We must also be careful because remote working is also opposed to employment which cannot benefit from this property. The labor market is probably becoming even less homogeneous.
The polarization of the labor market which distinguishes three categories: highly qualified jobs for which the unemployment rate is low and high wages, which are direct candidates for work from home; unskilled jobs for which employment growth is positive but where wages are low and which do not benefit from remote working and low-skilled people who have been the big losers in the evolution of the labor market for 20 years . How will the balance be achieved for this last category which represents 60% of the labor market. This is where all training efforts must be made to adapt employment to the economy of tomorrow. The stake of the labor market which was already in this part of the labor market is further accentuated by the new situation. The economy is in turmoil and we must give ourselves the means to ensure that this part of the labor market adapts and benefits from a more stable and more profitable job.
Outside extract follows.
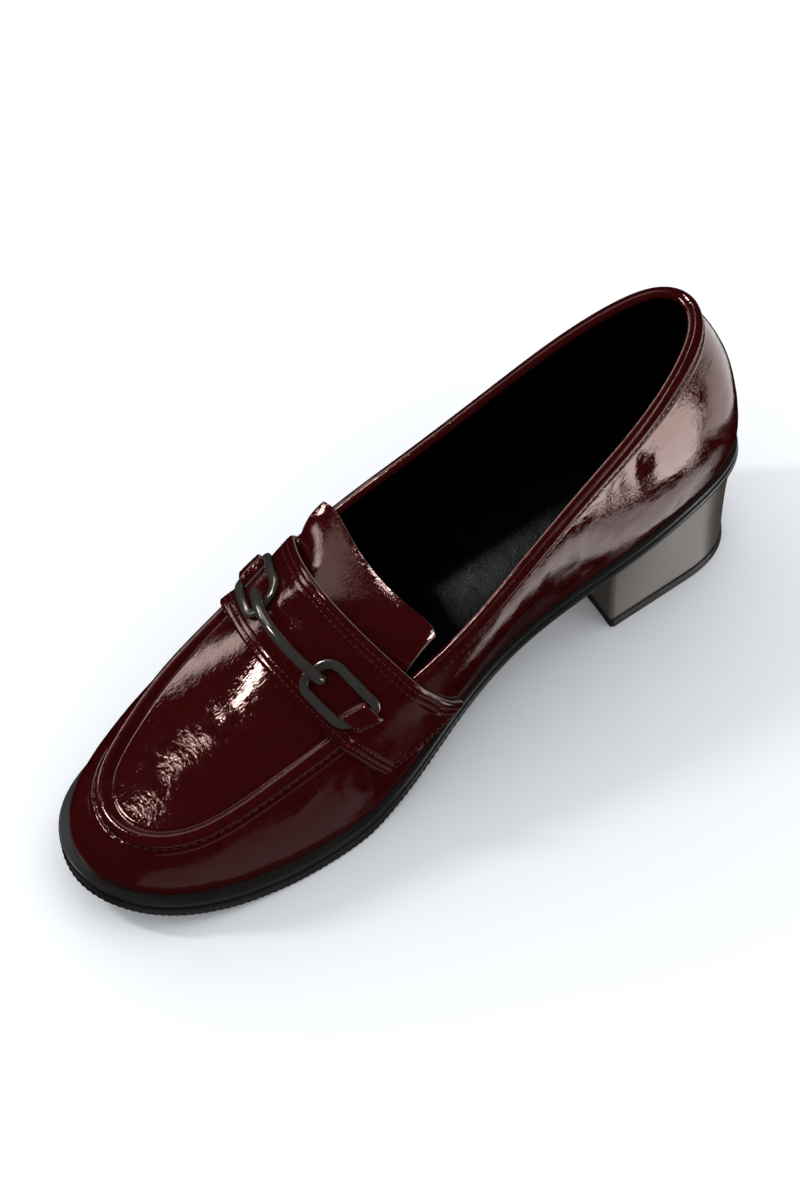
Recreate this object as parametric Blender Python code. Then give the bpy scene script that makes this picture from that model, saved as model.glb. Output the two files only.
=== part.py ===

The ruptures caused by the health crisis are deep.
The world that is opening up no longer looks like the one before. The lesson is that we have to rebuild the economy. This will involve negative real interest rates in order to promote growth in the real economy and reverse the directions taken over the past 40 years which have favored the financial sphere. This reconstruction will also result in new relations with the rest of the world. No one wants to play the same cooperative game anymore, neither China nor the United States and consequently Europe will have to adopt a strategy consistent with them. Each country will have to be more autonomous in its way of growing.
Finally, within the economy, the balance between work and capital has been profoundly modified by partial unemployment procedures and remote working.
The economy must be rebuilt around these new trends with the constraint of respecting the long-term sustainability of the economy. This is the challenge for all of us.